The trade agreement for Maine cattle is part of a bigger plan to sell other products to Cuba as well. On Sunday, the Cuban officials are scheduled to meet with apple and potato growers, said Doyle Marchant, owner of Cedar Spring Agricultural Co. in North Yarmouth, who organized trips of Maine delegations to visit Cuba in December and again in April.

"They need dairy products. The Cuban people, being in excess of 11.6 million people, are a protein-deficient society," Marchant said. "They don't have enough of anything as it relates to food, as it relates to pharmaceuticals and so forth." Food, agricultural products and medical supplies are the only items exempt from the 43-year-old U.S. trade embargo with Cuba.

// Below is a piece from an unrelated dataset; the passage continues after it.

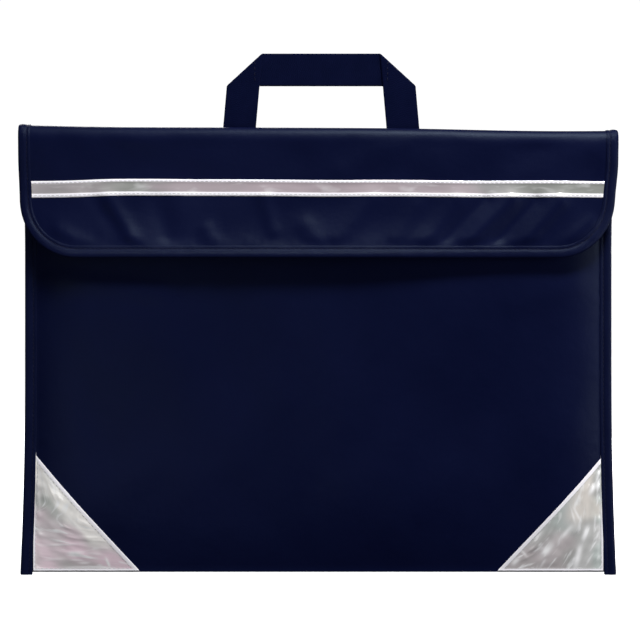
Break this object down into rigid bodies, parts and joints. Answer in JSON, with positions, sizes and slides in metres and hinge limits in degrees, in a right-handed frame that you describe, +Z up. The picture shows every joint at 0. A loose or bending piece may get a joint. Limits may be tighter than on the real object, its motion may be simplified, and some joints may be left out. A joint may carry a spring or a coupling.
{
  "type": "portfolio case",
  "caption": "Flat cloth case for art sheets, with a fold-over flap, bound edges, reflective trim and a folded webbing handle.",
  "frame": {"origin": "middle of the outer box in X and Y, at the lowest point of the side tapes", "axes": "+X across the case, -Y is the front that carries the flap, +Z up towards the handle"},
  "size_m": [0.4548, 0.0182, 0.3971],
  "materials": {
    "coated_cloth": "soft satin, coated",
    "binding_tape": "woven, dull",
    "webbing": "woven, dull",
    "navy_thread": "satin",
    "pale_thread": "satin",
    "hook_and_loop": "fuzzy",
    "reflective_film": "glossy, pearly"
  },
  "bodies": {
    "case": {"back_panel": "coated_cloth", "front_panel": "coated_cloth", "mouth_binding": "binding_tape", "mouth_thread": "navy_thread", "side_binding_left": "binding_tape", "side_binding_right": "binding_tape", "side_thread_left": "navy_thread", "side_thread_right": "navy_thread", "corner_patch_left": "reflective_film", "corner_patch_right": "reflective_film", "patch_thread_left": "pale_thread", "patch_thread_right": "pale_thread", "loop_pad_left": "hook_and_loop", "loop_pad_right": "hook_and_loop", "loop_thread_left": "navy_thread", "loop_thread_right": "navy_thread", "handle_end_left": "webbing", "handle_end_right": "webbing", "handle_end_thread_left": "navy_thread", "handle_end_thread_right": "navy_thread"},
    "top_fold": {"top_fold": "coated_cloth", "fold_binding_left": "binding_tape", "fold_binding_right": "binding_tape"},
    "flap": {"flap_panel": "coated_cloth", "flap_binding": "binding_tape", "flap_thread": "navy_thread", "reflective_strip": "reflective_film", "strip_thread": "pale_thread", "hook_pad_left": "hook_and_loop", "hook_pad_right": "hook_and_loop", "hook_thread_left": "navy_thread", "hook_thread_right": "navy_thread"},
    "handle": {"handle_webbing": "webbing", "handle_fold_thread_left": "navy_thread", "handle_fold_thread_right": "navy_thread"}
  },
  "joints": [
    {"name": "back_crease", "type": "hinge", "parent": "case", "child": "top_fold", "pos_m": [0, 0.00412, 0.33882], "axis": [-1, 0, 0], "range_deg": [0, 85]},
    {"name": "front_crease", "type": "hinge", "parent": "top_fold", "child": "flap", "pos_m": [0, -0.00702, 0.33882], "axis": [-1, 0, 0], "range_deg": [0, 85]},
    {"name": "handle_swing", "type": "hinge", "parent": "case", "child": "handle", "pos_m": [0.0022, 0.0078, 0.324], "axis": [-1, 0, 0], "range_deg": [0, 170]}
  ],
  "couplings": [
    {"joint": "back_crease", "follows": "front_crease", "ratio": 1}
  ]
}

Marchant said Cuban officials have signed contracts to buy apples and dairy products, and letters of intent for potatoes and lumber. Expanded trade will benefit both Maine and Cuba, he said.

"I'd rather see potatoes going to Cuba than see for-sale signs going up in front of potato farms," he said.
It's worth noting that Salvadorans, Guatemalans and Mexicans and other Latin Americans work in the lumber and apple industries (many illegally).

Saturday, June 18, 2005

AI and the "gulag" episode

I had commented on the AI "gulag" reference elsewhere, and this is quite an old story by this time, but I have to say that I agree 100 percent with the piece by a former Soviet "prisoner of conscience" in today's Washington Post:
The most effective way to criticize U.S. behavior is to frankly acknowledge that this country should be held to a higher standard based on its own Constitution, laws and traditions. We cannot fulfill our responsibilities as the world's only superpower without being perceived as a moral authority. Despite the risks posed by terrorism, the United States cannot indefinitely detain people considered dangerous without appropriate safeguards for their conditions of detention and periodic review of their status.

Words are important. When Amnesty spokesmen use the word "gulag" to describe U.S. human rights violations, they allow the Bush administration to dismiss justified criticism and undermine Amnesty's credibility. Amnesty International is too valuable to let it be hijacked by politically biased leaders.